Grafik: Pertumbuhan Ekspor Batubara Indonesia Ke China
sumber: Badan Pusat Statistik, diolah Bareksa
Selain itu, perlu diketahui juga bahwa peningkatan realisasi investasi China di Indonesia terjadi saat kondisi perekonomian negara tersebut sedang melambat. Kuartal I-2016 tercatat pertumbuhan ekonomi China hanya 6,7 persen dari kuartal sebelumnya 6,8 persen (terendah sejak 1990). Seiring dengan perlambatan ekonomi, Investasi di negara tersebut menjadi kurang diminati.

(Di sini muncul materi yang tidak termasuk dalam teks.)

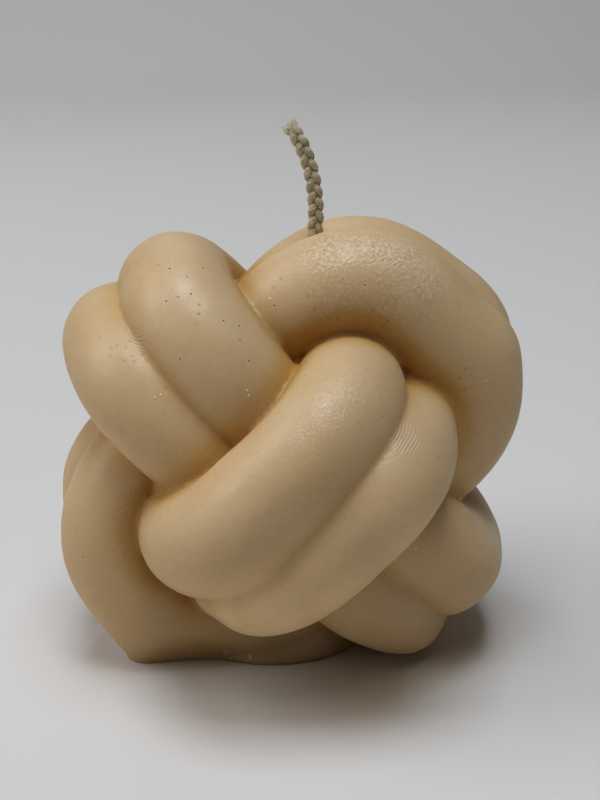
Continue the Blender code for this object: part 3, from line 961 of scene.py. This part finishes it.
def wick_tree(sizes, finish):
    """The tree of one strand: a yarn of twisted plies along its line, with stray fibres and a frayed end."""
    tree = shape_tree("plaited_strand", sizes, [("Strand", "NodeSocketFloat")])
    plan = Plan(tree)
    size = size_values(plan, sizes)
    number = plan.node("NodeGroupInput", output="Strand")
    line, over, walked = strand_line(plan, size, number)
    line = stored(plan, line, "over", over / MILLIMETRE)
    line = stored(plan, line, "walked", walked / MILLIMETRE)
    curve = plan.node("GeometryNodeMeshToCurve", None, {0: line})
    curve = stored(plan, curve, "along", plan.node("GeometryNodeInputTangent"))
    twist = kept(plan, "walked") * (2 * math.pi * MILLIMETRE) / size["ply_pitch"]
    curve = plan.node("GeometryNodeSetCurveTilt", None, {0: curve, 2: twist})
    yarn = plan.node(
        "GeometryNodeCurveToMesh", None, {0: curve, 1: yarn_profile(plan, size), "Fill Caps": True}
    )
    yarn = plan.node("GeometryNodeSetShadeSmooth", None, {0: yarn, 2: True})
    over = kept(plan, "over")
    tip = plan.maths("GREATER_THAN", over, size["stub_length"] / MILLIMETRE - 0.3)
    bare = plan.maths("GREATER_THAN", over, 0.3)
    fibre = (size["fibre_length"], size["fibre_radius"], size["fibre_density"])
    frayed = (size["tuft_length"], size["tuft_radius"], size["tuft_density"])
    fuzz = sown(plan, yarn, bare, number, *fibre, forwards=0.5)
    tuft = sown(plan, yarn, tip, number + 7.0, *frayed, forwards=2.2)
    yarn = plan.joined(yarn, fuzz, tuft)
    yarn = plan.node("GeometryNodeRealizeInstances", None, {0: yarn})
    yarn = plan.node("GeometryNodeSetMaterial", None, {0: yarn, 2: finish})
    plan.node("NodeGroupOutput", None, {0: yarn})
    return tree


def wick_cotton(look):
    """Waxed cotton: soaked brown at the base, grey-beige above, pale and dry at the tip."""
    material, plan = shader_plan("wick_cotton")
    place = plan.node("ShaderNodeTexCoord", output="Object") * (1 / MILLIMETRE)
    over = plan.node("ShaderNodeAttribute", {"attribute_name": "over"}, output="Fac")
    mottle = plan.noise(place, 1.2, 3.0)
    tone = plan.mix(plan.ease(plan.noise(place, 0.7, 2.0), 0.4, 0.6), look.cotton, look.cotton_dull)
    tone = plan.mix(plan.ease(over + mottle * 2.0, 2.0, 6.5), look.cotton_base, tone)
    tone = plan.mix(plan.ease(plan.noise(place, 4.0, 2.0), 0.3, 0.7, 0.0, 0.4), tone, look.cotton_tip)
    tone = plan.mix(plan.ease(over, 19.3, 20.6), tone, look.cotton_tip)
    height = plan.noise(place, 5.0, 3.0) * 0.10
    bump = plan.node("ShaderNodeBump", None, {"Strength": 1.0, "Distance": MILLIMETRE, "Height": height})
    rough = plan.ease(mottle, 0.3, 0.7, 0.72, 0.9)
    finish_with(plan, {}, {"Base Color": tone, "Roughness": rough, "Normal": bump})
    return material


# Stage


def pale_paper(look):
    """Pale, matt paper, with painted light making it paler towards the back and up the sweep."""
    material, plan = shader_plan("pale_paper")
    place = plan.node("ShaderNodeTexCoord", output="Object")
    shade = plan.noise(place, 3.0, 2.0)
    _, depth, _ = plan.parts(place)
    # Painted light: the paper grows paler towards the back, in place of light on the backdrop
    tone = plan.mix(plan.ease(depth, 0.05, 0.9), look.floor, look.far_floor_painted_light)
    tone = plan.mix(plan.ease(shade, 0.3, 0.7, 0.0, 0.05), tone, (0.5, 0.5, 0.5))
    tone = plan.mix(plan.node("ShaderNodeLightPath"), look.bounce, tone)
    finish_with(plan, {}, {"Base Color": tone, "Roughness": plan.ease(shade, 0.0, 1.0, 0.6, 0.7)})
    return material


def paper_sweep(finish):
    """The paper: level under the candle, then rising in one curve behind it."""
    half_width, front, back, radius, top, steps = 3.0, -3.0, 0.75, 0.5, 1.8, 24
    profile = [(front, 0.0), (-0.3, 0.0), (0.3, 0.0)]
    for step in range(steps + 1):
        turn = 0.5 * math.pi * step / steps
        profile.append((back + radius * math.sin(turn), radius * (1 - math.cos(turn))))
    profile.append((back + radius, top))
    points = [(side * half_width, y, z) for y, z in profile for side in (-1, 1)]
    faces = [(2 * row, 2 * row + 1, 2 * row + 3, 2 * row + 2) for row in range(len(profile) - 1)]
    mesh = bpy.data.meshes.new("paper_sweep")
    mesh.from_pydata(points, [], faces)
    mesh.shade_smooth()
    mesh.materials.append(finish)
    return placed("paper_sweep", mesh)


# Camera: sensor and lens in millimetres, place in metres, turns in degrees
SENSOR_WIDTH = 36.0
LENS_LENGTH = 90.0
CAMERA_PLACE = (-0.01875, -0.24714, 0.12815)
CAMERA_HEADING = -4.887
CAMERA_DROP = 18.804
CAMERA_ROLL = -0.51

# Height that the lamps are aimed at
LAMP_AIM = 0.035

# Tints of the lamps
COOL_LIGHT = (0.91, 0.965, 1.0)
PLAIN_LIGHT = (1.0, 0.98, 0.95)
WARM_LIGHT = (1.0, 0.84, 0.60)

# Lamps: name, group, place, width, strength and tint. The strengths started from a fit by a
# separate program and were then set by hand.
LAMPS = (
    ("top_lamp", "key", (-0.02, -0.09, 0.99), 0.45, 5.6, COOL_LIGHT),
    ("front_lamp", "key", (0.04, -0.42, 0.9), 0.3, 1.0, WARM_LIGHT),
    ("left_lamp", "fill", (-0.75, 0.0, 0.75), 0.6, 3.3, PLAIN_LIGHT),
    ("low_lamp", "fill", (-1.3, -0.12, 0.5), 0.4, 1.6, WARM_LIGHT),
    ("back_lamp", "fill", (0.0, 0.8, 0.8), 0.6, 0.35, COOL_LIGHT),
)


def hang_lamp(name, place, width, power, tint):
    """A square lamp that faces the candle."""
    lamp = bpy.data.lights.new(name, "AREA")
    lamp.color = tint
    lamp.size = width
    lamp.energy = power
    item = placed(name, lamp)
    item.location = place
    aim = Vector((0.0, 0.0, LAMP_AIM)) - Vector(place)
    item.rotation_euler = aim.to_track_quat("-Z", "Y").to_euler()
    item.visible_camera = False


def set_surround(look):
    """Faint light from all round, which the camera and clear things see as the same pale ground."""
    world = bpy.data.worlds.new("surround")
    world.use_nodes = True
    world.node_tree.nodes.clear()
    plan = Plan(world.node_tree)
    ray = plan.node("ShaderNodeLightPath")
    seen = plan.maths("MAXIMUM", ray, ray.other("Is Glossy Ray"))
    seen = plan.maths("MAXIMUM", seen, ray.other("Is Transmission Ray"))
    light = plan.node("ShaderNodeBackground", None, {"Color": (0.97, 0.98, 1.0), "Strength": look.surround})
    ground = plan.node("ShaderNodeBackground", None, {"Color": look.backdrop, "Strength": 1.0})
    both = plan.node("ShaderNodeMixShader", None, {0: seen, 1: light, 2: ground})
    plan.node("ShaderNodeOutputWorld", None, {0: both})
    bpy.context.scene.world = world


def set_camera():
    """The camera, at the place and heading that a fit to the photograph's outline gave."""
    camera = bpy.data.cameras.new("camera")
    camera.sensor_width = SENSOR_WIDTH
    camera.sensor_fit = "HORIZONTAL"
    camera.lens = LENS_LENGTH
    camera.clip_start, camera.clip_end = 0.01, 20.0
    item = placed("camera", camera)
    item.location = CAMERA_PLACE
    heading = Matrix.Rotation(math.radians(CAMERA_HEADING), 3, "Z")
    pitch = Matrix.Rotation(math.radians(90.0 - CAMERA_DROP), 3, "X")
    roll = Matrix.Rotation(math.radians(CAMERA_ROLL), 3, "Z")
    item.rotation_euler = (heading @ pitch @ roll).to_euler()
    bpy.context.scene.camera = item


# Operators


class CastKnot(Operator):
    """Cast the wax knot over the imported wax"""

    bl_idname = "knot_candle.cast_knot"
    bl_label = "Cast Knot"
    bl_options = {"REGISTER", "UNDO"}

    def execute(self, context):
        sizes = context.scene.knot_candle_knot
        low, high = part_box("wax_knot")
        margin = Vector((1.0, 1.0, 1.0)) * 2 * sizes.grid
        values = named_values(sizes)
        values["Low corner"] = tuple(low - margin)
        values["High corner"] = tuple(high + margin)
        finish = cream_wax(context.scene.knot_candle_finish)
        wax = baked("wax", casting_tree(sizes, finish), values)
        if not wax.data.polygons:
            raise RuntimeError("the casting tree made no skin")
        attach(wax, "root")
        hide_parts("wax_knot")
        return {"FINISHED"}


class PlaitWick(Operator):
    """Plait the wick's three strands along its route"""

    bl_idname = "knot_candle.plait_wick"
    bl_label = "Plait Wick"
    bl_options = {"REGISTER", "UNDO"}

    def execute(self, context):
        sizes = context.scene.knot_candle_wick
        tree = wick_tree(sizes, wick_cotton(context.scene.knot_candle_finish))
        for number in range(WICK_STRANDS):
            values = named_values(sizes)
            values["Strand"] = float(number)
            yarn = baked(f"wick_yarn_{number + 1}", tree, values)
            if not yarn.data.polygons:
                raise RuntimeError("the wick tree made no yarn")
            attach(yarn, "root")
            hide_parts(f"wick_strand_{number + 1}")
        return {"FINISHED"}


class SetStage(Operator):
    """Set up the paper, the lamps and the camera"""

    bl_idname = "knot_candle.set_stage"
    bl_label = "Set Stage"
    bl_options = {"REGISTER", "UNDO"}

    def execute(self, context):
        look = context.scene.knot_candle_stage
        paper_sweep(pale_paper(look))
        for name, strength, place, width, power, tint in LAMPS:
            hang_lamp(name, place, width, power * getattr(look, strength), tint)
        set_surround(look)
        set_camera()
        context.scene.view_settings.view_transform = "Standard"
        return {"FINISHED"}


class KnotCandlePanel(Panel):
    """Sizes, colours and steps of the knot candle"""

    bl_idname = "VIEW3D_PT_knot_candle"
    bl_label = "Knot Candle"
    bl_space_type = "VIEW_3D"
    bl_region_type = "UI"
    bl_category = "Knot Candle"

    def draw(self, context):
        for step, group in STEPS:
            box = self.layout.box()
            box.operator(step.bl_idname)
            sizes = getattr(context.scene, group)
            for item in own_properties(sizes):
                box.prop(sizes, item.identifier)
        box = self.layout.box()
        for item in own_properties(context.scene.knot_candle_finish):
            box.prop(context.scene.knot_candle_finish, item.identifier)


STEPS = (
    (CastKnot, "knot_candle_knot"),
    (PlaitWick, "knot_candle_wick"),
    (SetStage, "knot_candle_stage"),
)
GROUPS = {
    "knot_candle_knot": KnotSizes,
    "knot_candle_wick": WickSizes,
    "knot_candle_finish": CandleFinish,
    "knot_candle_stage": StageLook,
}
CLASSES = (*GROUPS.values(), CastKnot, PlaitWick, SetStage, KnotCandlePanel)


def register():
    for item in CLASSES:
        bpy.utils.register_class(item)
    for name, group in GROUPS.items():
        setattr(bpy.types.Scene, name, PointerProperty(type=group))


def unregister():
    for name in GROUPS:
        delattr(bpy.types.Scene, name)
    for item in reversed(CLASSES):
        bpy.utils.unregister_class(item)


def main():
    register()
    bpy.ops.knot_candle.set_stage()
    bpy.ops.knot_candle.cast_knot()
    bpy.ops.knot_candle.plait_wick()


if __name__ == "__main__":
    main()
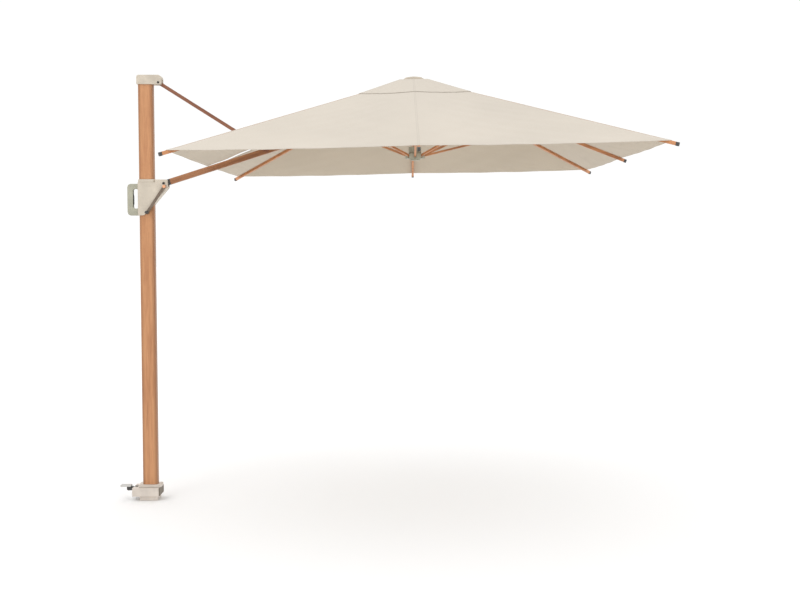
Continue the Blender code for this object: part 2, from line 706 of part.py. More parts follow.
def make_cloth(frame):
    """The square cover with its vent opening and mast-side slot, and the vent's own top."""
    low_in = cloth_height(VENT_OPEN)
    low_out = cloth_height(HALF_SPAN)
    shell = square_shell([
        (VENT_OPEN, low_in), (HALF_SPAN, low_out),
        (HALF_SPAN, low_out + CLOTH_T), (VENT_OPEN, low_in + CLOTH_T),
    ])
    cover = combine(
        "canopy_cover",
        shell,
        cuts=[block(-HALF_SPAN - 0.1, -SLOT_INNER, -SLOT_HALF, SLOT_HALF, -1.0, 1.0)],
    )
    part("canopy_cover", cover, make_material("canopy_cover_fabric", CLOTH, 0.85), frame)
    edge_w = VENT_TOP_W - VENT_SLOPE * (VENT_EDGE - VENT_FLAT)
    top = prism(rounded(VENT_FLAT, VENT_FLAT, 0.002, 1), VENT_TOP_W - CLOTH_T, VENT_TOP_W, "Z")
    skirt = square_shell([
        (VENT_FLAT - 0.004, VENT_TOP_W - CLOTH_T), (VENT_EDGE, edge_w - CLOTH_T),
        (VENT_EDGE, edge_w), (VENT_FLAT - 0.004, VENT_TOP_W),
    ])
    vent = combine("vent_top", top, adds=[skirt])
    part("vent_top", vent, make_material("vent_top_fabric", CLOTH, 0.85), frame)


def build():
    """Build the whole parasol."""
    clear_scene()
    make_collection(OBJECT_NAME)
    make_foot()
    make_pedal()
    mast = make_mast()
    make_strut(mast)
    slider = make_slider(mast)
    make_crank(slider)
    make_boom(slider)
    hub = make_hub()
    make_runner(hub)
    for number, angle in enumerate(MID_RIBS, 1):
        make_rib("mid_%d" % number, angle, MID_TIP_R, MID_STRETCH_AT, hub)
    for number, angle in enumerate(CORNER_RIBS, 1):
        make_rib("corner_%d" % number, angle, CORNER_TIP_R, CORNER_STRETCH_AT, hub)
    make_cloth(hub)


build()
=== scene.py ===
"""Looks for the cantilever parasol: fabric cover, finishes, floor, light and camera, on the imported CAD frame."""
import json
import math

import bpy
import numpy as np
from mathutils import Matrix, Vector


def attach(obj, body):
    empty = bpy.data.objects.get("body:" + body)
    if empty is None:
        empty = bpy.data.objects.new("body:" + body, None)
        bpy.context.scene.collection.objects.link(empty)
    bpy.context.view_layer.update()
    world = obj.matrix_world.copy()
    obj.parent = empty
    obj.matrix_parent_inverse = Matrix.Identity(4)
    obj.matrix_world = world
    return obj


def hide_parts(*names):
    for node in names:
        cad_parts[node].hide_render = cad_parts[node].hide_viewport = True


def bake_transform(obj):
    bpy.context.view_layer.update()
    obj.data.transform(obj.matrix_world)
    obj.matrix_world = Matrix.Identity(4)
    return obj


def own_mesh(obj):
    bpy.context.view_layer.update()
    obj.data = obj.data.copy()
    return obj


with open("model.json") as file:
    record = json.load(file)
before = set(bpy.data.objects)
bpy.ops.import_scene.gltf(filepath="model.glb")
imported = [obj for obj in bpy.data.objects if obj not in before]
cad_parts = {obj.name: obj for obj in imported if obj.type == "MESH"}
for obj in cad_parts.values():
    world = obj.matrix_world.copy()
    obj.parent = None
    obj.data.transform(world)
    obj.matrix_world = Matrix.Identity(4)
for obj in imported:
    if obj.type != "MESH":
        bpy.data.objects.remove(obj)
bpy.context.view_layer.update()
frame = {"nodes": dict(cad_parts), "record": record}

NODES = frame["nodes"]

# ---- dimensions repeated from the CAD source, in metres and degrees
HUB = Vector((1.940, 0.0, 2.896))
TILT = math.radians(-1.11)
HINGE_R, HINGE_W = 0.085, 0.146
MID_TIP_R, CORNER_TIP_R, TIP_W = 1.530, 2.165, -0.445
HALF_SPAN = 1.500
VENT_OPEN, VENT_EDGE, VENT_FLAT, VENT_TOP = 0.330, 0.386, 0.100, 0.1615
SLOT_HALF, SLOT_START, SLOT_FULL = 0.042, 1.035, 1.075
CORD_U, CORD_TOP, CORD_LOW = 0.035, -0.0225, -0.3137

# ---- shape of the cloth
CLOTH_THICK = 0.0010
HEM_WIDTH, HEM_EXTRA = 0.026, 0.0011
VENT_HEM = 0.024
BINDING_WIDTH, BINDING_EXTRA = 0.018, 0.0009
# LIFT is the cover's height over the rib axes, VENT_GAP the air under the vent flap's edge
LIFT, VENT_GAP = 0.0126, 0.0016
SAG = 0.018
SAG_MAST = 0.016
SAG_GROWTH, SAG_ROUND = 0.8, 0.85
EDGE_START, EDGE_RELIEF = 1.2, 0.60
RIPPLE, RIPPLE_ROWS, RIPPLE_COLS = 0.0016, 34.0, 9.0
RIPPLE_FADE = 0.8

# ---- mesh of the cloth
ROWS, VENT_ROWS, PATCH_ROWS = 56, 18, 8
COLS_PER_UNIT = 26
PATCH_COLS = 64
PATCH_HOLE = 0.012
NORMAL_STEP = 1e-3
BINDING_PLACES = (0.006, 0.0125)
SLOT_RINGS = (0.0, 0.004, 0.010, 0.020, 0.030)
STEP_WIDTH = 0.0012

# ---- stitching, in metres and per metre
SEAM_FOLD, SEAM_STITCH_AT, STITCH_HALF = 0.007, 0.0055, 0.0012
STITCHES_PER_M = 160.0
PUCKERS_PER_M, PUCKER_FADE = 330.0, 28.0
HEM_STITCHES_AT, HEM_STITCH_HALF = (0.003, 0.021), 0.0011

# sectors of the cover: rib label, the rib's place on the perimeter, and where the sector starts and ends
# the perimeter runs 0..8 in half sides, from the near mast-side corner towards +X
SECTORS = (
    ("corner_1", 8.0, 7.0, 8.5), ("mid_1", 1.0, 0.5, 1.5), ("corner_2", 2.0, 1.5, 2.5),
    ("mid_2", 3.0, 2.5, 3.5), ("corner_3", 4.0, 3.5, 4.5), ("mid_3", 5.0, 4.5, 5.5),
    ("corner_4", 6.0, 5.5, 7.0),
)
MAST_CORNERS = (6.0, 8.0)
MAST_SEAM = 7.0
SEAM_SHIFT = 1e-6

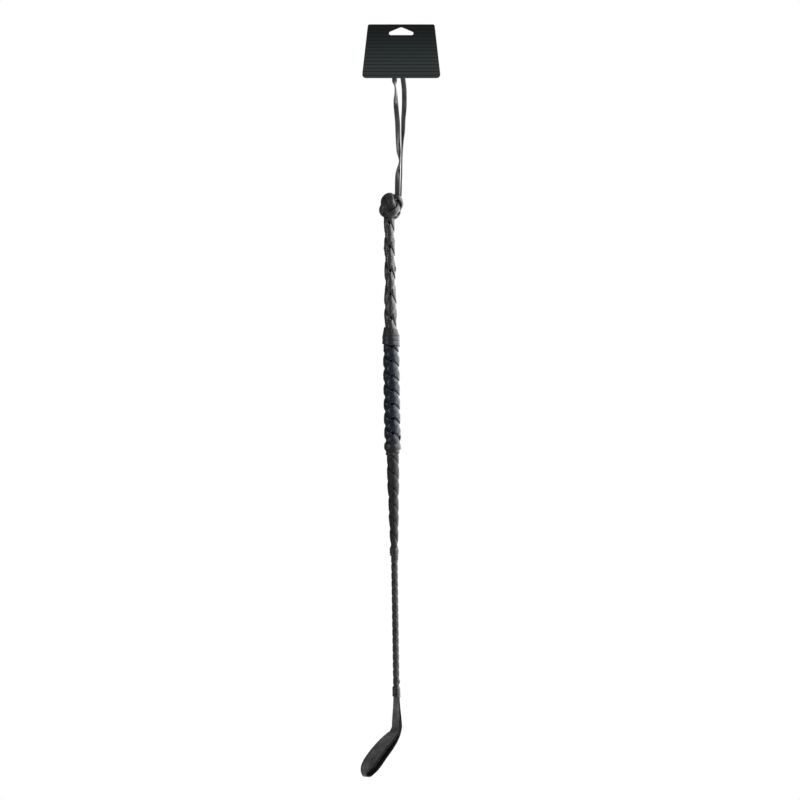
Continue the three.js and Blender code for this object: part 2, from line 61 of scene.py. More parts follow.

Hal ini terlihat dari membengkaknya arus modal keluar (capital outflow). Diberitakan Bloomberg, pada 2015 diperkirakan capital outflow dari China mencapai US$1 triliun, naik tujuh kali lipat dari 2014 sebesar US$134,4 miliar. Ini terjadi didorong terus melambatnya perekonomian dan menurunnya kepercayaan investor kepada Bank Sentral China, yang dianggap buruk dalam mengkomunikasikan kebijakan moneternya.
Kondisi China cukup berbeda dengan Indonesia yang sejak akhir 2015 sudah menunjukan tanda-tanda perbaikan. Pada kuartal IV-2015 pertumbuhan ekonomi Indonesia membaik menjadi 5,04 persen, meningkat dari kuartal sebelumnya sebesar 4,74 persen. Bank Indonesia bahkan memperkirakan pertumbuhan ekonomi akan kembali membaik ke kisaran 5,1 - 5,2 persen.